The Long Now Foundation, along with the Pacific Film Archive at the Berkeley Art Museum and the Berkeley Center for New Media, organized the event and handed out remembrance cards that commemorated the life of analog TV thusly:


wreath





    Born in the 1920s in San Francisco, the signal has been an integral part of all our lives, bringing us news of the rich, the famous, the politicians, the wars, the Apollo landings, the thrills of victory, and the agonies of defeat. While Analog Television has not been a good friend to us all, it has been important to each and every one of us. Analog Television is survived by its wife, Digital Television, and its second cousin, Internet Television.

Bruce Sterling, one of the founders of the cyberpunk movement in science fiction, appeared via a televised recording he created specifically for the event. The 15-minute segment dramatized Sterling as a hard-bitten press reporter interviewing various prognosticators on the future of television at the International Cathode Ray Congress of 1934, for a time capsule that would be stored by the Pacific Film Archive, one of the funeral organizers. Not surprisingly, both of Sterling's guests predicted that analog TV would die precisely on Feb. 18, 2009, "most likely eaten alive by something weirder, such as a giant electronic brain," akin to the "World Brain" predicted by H.G. Wells in a book published in the 1930s.

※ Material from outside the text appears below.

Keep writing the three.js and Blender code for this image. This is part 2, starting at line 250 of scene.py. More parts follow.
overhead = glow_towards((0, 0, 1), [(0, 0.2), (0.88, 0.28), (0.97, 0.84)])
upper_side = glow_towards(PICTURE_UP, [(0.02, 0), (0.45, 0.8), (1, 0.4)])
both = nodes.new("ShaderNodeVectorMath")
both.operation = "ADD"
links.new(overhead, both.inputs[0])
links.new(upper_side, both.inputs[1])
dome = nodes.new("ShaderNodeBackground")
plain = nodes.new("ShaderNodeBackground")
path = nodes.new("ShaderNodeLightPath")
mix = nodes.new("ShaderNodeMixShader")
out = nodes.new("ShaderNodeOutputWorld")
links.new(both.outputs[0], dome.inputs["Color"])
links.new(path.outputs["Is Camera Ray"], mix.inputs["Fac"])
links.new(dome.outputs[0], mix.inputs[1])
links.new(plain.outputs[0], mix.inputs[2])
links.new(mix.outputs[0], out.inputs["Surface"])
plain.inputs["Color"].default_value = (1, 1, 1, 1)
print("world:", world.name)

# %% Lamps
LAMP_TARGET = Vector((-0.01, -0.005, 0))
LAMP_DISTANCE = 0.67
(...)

Reporter and television booster Sterling ended his time-capsule recording dated 1934 with a riff on television and progress, saying television is a wonderful thing to celebrate in these dark economic times. "I'm convinced that a few talented people with a good idea up at the snowline can give one good push, one good shout, and tremendous avalanche will sweep down the mountainside smashing every obstacle in its path. That's technical progress! And I know that progress is the fate of humanity."

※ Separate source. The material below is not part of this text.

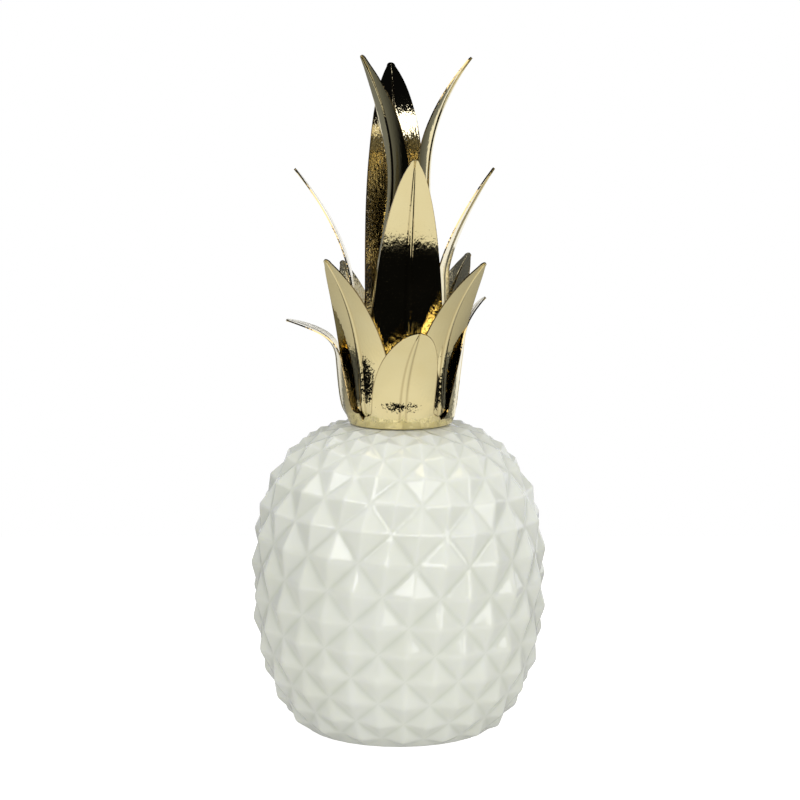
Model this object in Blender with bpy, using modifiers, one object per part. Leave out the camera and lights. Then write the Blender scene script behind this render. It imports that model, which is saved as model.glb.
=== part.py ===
"""Decorative pineapple, metres, +Z up, origin at the centre of the underside, front towards -Y.

A white glazed ceramic fruit with rows of diamond facets, and on top of it a crown of four stamped
sheet pieces, plated gold, nested one in the other. Every crown piece is a shallow cup cut into
leaves, and the leaves are bent outwards by hand, so each has its own bend.
"""

import bisect
import math
from typing import NamedTuple

import bmesh
import bpy
from mathutils import Matrix, Vector

MM = 0.001

# The fruit: two superellipse halves that meet at its widest height
WIDEST_HEIGHT = 67.0 * MM
WIDEST_RADIUS = 63.6 * MM
UPPER_REACH = 74.8 * MM
UPPER_POWER = 2.66
LOWER_REACH = 82.4 * MM
LOWER_POWER = 2.25
FRUIT_HEIGHT = 140.0 * MM
OUTLINE_SLICES = 2000

# The facets: diamonds in staggered rows, each a low pyramid on its four corners. A row's step of
# arc is a share of half a diamond's width, the row nearest the widest height lies a part of a step
# above it, and the rows sink a little from left to right, as on a casting made a little askew
FACET_COLUMNS = 16
FACET_RELIEF = 0.155
UPPER_STEP = 1.1
LOWER_STEP = 1.0
FIRST_ROW = 0.42
ROWS_ABOVE = 7
ROWS_BELOW = 6
ROW_SLANT = 0.25

# The columns of facets turn with height: degrees at the base, and how many more by the twist height
BASE_TWIST = 2.2
TWIST = 11.9
TWIST_POWER = 2.46
TWIST_HEIGHT = 132.0 * MM

# The crown: sheet thickness, the gap that keeps nested pieces apart, and how far to the right of the
# fruit's middle it was set
SHEET = 0.9 * MM
CLEARANCE = 0.3 * MM
CROWN_OFFSET = 0.9 * MM

# The cups: the outermost one's radius, how much smaller each next one is, the bend at the floor, and
# the rise and flare from there to the slits between the leaves
COLLAR_RADIUS = 23.9 * MM
TIER_INSET = 1.35 * MM
CUP_CORNER = 1.2 * MM
SLIT_RISE = 3.4 * MM
SLIT_FLARE = 0.9 * MM

# Every leaf: its rows lie closer towards the tip, it stands upright at the cup and follows its centre
# line from UPRIGHT_SHARE of its length on, and it has swollen to full width by SWELL_SHARE
LEAF_COLUMNS = 6
LEAF_ROWS = 13
ROW_CROWDING = 1.25
UPRIGHT_SHARE = 0.3
SWELL_SHARE = 0.35
TANGENT_SHARE = 0.01
TIP_WIDTH = 2.6 * MM
TIGHTEST_BOW = 16.0 * MM

# The pressed rib down a leaf's middle: height, reach as a share of half the leaf's width, and the
# width below which it fades
RIB_HEIGHT = 0.5 * MM
RIB_REACH = 0.34
RIB_FADE_WIDTH = 12.0 * MM


class Leaf(NamedTuple):
    """One leaf: its place round the cup, its Bezier centre line from the slit up, and its set."""

    place: float            # degrees from the tier's first leaf, to the right
    first: tuple            # radius and height of the first handle, in millimetres
    second: tuple           # radius and height of the second handle
    tip: tuple              # radius and height of the tip
    lean: float = 0.0       # how far the tip is bent to the leaf's right, in millimetres
    roll: float = 0.0       # how far the leaf is turned about its own length, in degrees
    breadth: float = 1.0    # its width against the tier's other leaves


class Tier(NamedTuple):
    """One stamped piece: the azimuth of its first leaf, and the outline that all its leaves share."""

    turn: float             # degrees, 0 at the front, to the right
    base_width: float       # millimetres, where the leaf leaves the cup
    full_width: float       # millimetres, where it is widest
    taper: tuple            # power and fullness of the narrowing towards the tip
    flatten: float          # how much flatter the cross-section is at the tip than at the cup
    leaves: tuple


TIERS = {
    "crown_tier_1_outer": Tier(2, 29.5, 29.5, (3.0, 0.55), 4.0, (
        Leaf(0, (30, 158), (27, 175), (43, 186), lean=7),
        Leaf(90, (33, 166), (27, 185), (38.5, 197.5)),
        Leaf(180, (30, 158), (27, 176), (44, 186), lean=-3),
        Leaf(270, (28.5, 159), (23.5, 173.5), (52, 187.2)),
    )),
    "crown_tier_2_lower_middle": Tier(-43, 28, 33, (2.0, 0.75), 4.0, (
        Leaf(0, (31, 190), (24, 178.5), (48.5, 217.5)),
        Leaf(90, (32.5, 190), (23, 178), (50.5, 216)),
        Leaf(180, (29, 184), (25, 178), (47, 214.7)),
        Leaf(270, (28, 182), (24, 182), (37.5, 212)),
    )),
    "crown_tier_3_upper_middle": Tier(4, 27, 33, (2.6, 0.75), 6.0, (
        Leaf(3, (20, 200), (17, 222), (39, 261), lean=1.5),
        Leaf(86, (18, 216), (17, 219), (41.5, 255.5)),
        Leaf(180, (20, 198), (17, 220), (42, 258)),
        Leaf(266, (22, 201), (20.5, 222), (48, 255.5)),
    )),
    "crown_tier_4_inner": Tier(-60, 29, 32, (4.0, 1.0), 2.0, (
        Leaf(0, (4, 218), (-2, 269), (20.5, 306), roll=-12, breadth=0.84),
        Leaf(128, (15.5, 201), (1, 256), (34, 305), breadth=0.85),
        Leaf(249, (14, 202), (2, 264), (28, 303)),
    )),
}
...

Paul Saffo, Stanford professor and media scholar, gave a similar upbeat talk about the history and future of broadcast media in the Museum Theater, telling the audience not to mourn analog TV too long since analog TV broadcasts are forever. "We have 32 star systems within 15 light years, 133 stars visible in 50 light years. From when "I Love Lucy" went on air in 1951, just think about which stars it's gone past! By 1955, Lucy had passed Alpha Centauri, the same year Roy Croc founded McDonald's," Saffo said. "By 1957, it was going past Barnard's Star just when Wham-o invented the Frisbee; 15 years later, during the Vietnam War, it crossed Altair and that was the year of the first pirate radio station anchored off the coast of Britain; 40 years before we discovered planets around Gliese 8766, those TV signals passed those planets that may perhaps be habitable."

night sky




Saffo reminded the 200-plus audience members that we've discovered approximately 200 extra-solar planets, "but maybe they've discovered us first. Maybe they're sitting out there watching reruns of Gilligan's Island or Laugh-in. And now television is approaching the Hyades Cluster and who knows, who knows, what alien presences are wondering about... who in the world did this stuff? One wonders, who is watching Andy Williams re-runs as we speak? Who is watching us? But perhaps we weren't the only one to invent analog television. Maybe we shouldn't recycle our televisions just yet. Maybe we should aim our rabbit ears at a little steeper angle and get out some aluminum foil and make a parabolic dish and aim it at the sky, because, who knows what signals are headed our way?"

Claire Jackel, a program director with the Gray Area Foundation for the Arts whose mission is community building through progressive arts, said that one of the things she would miss about analog TV is static, also known as white noise or 'snow,' which happens when analog TVs can't acquire a signal. Jackel said that a current personal art project she was working on, which may have relevance to the death of analog TV, involved building detailed paper airplane models and setting them on fire. Asked if she thought Saffo's tour of the known galaxies was a case of analog TV finding new worlds to conquer, Jackel said that it's more likely the inverse and any aliens out there will see and want to conquer us. "We may have lost our hiding place," she concluded.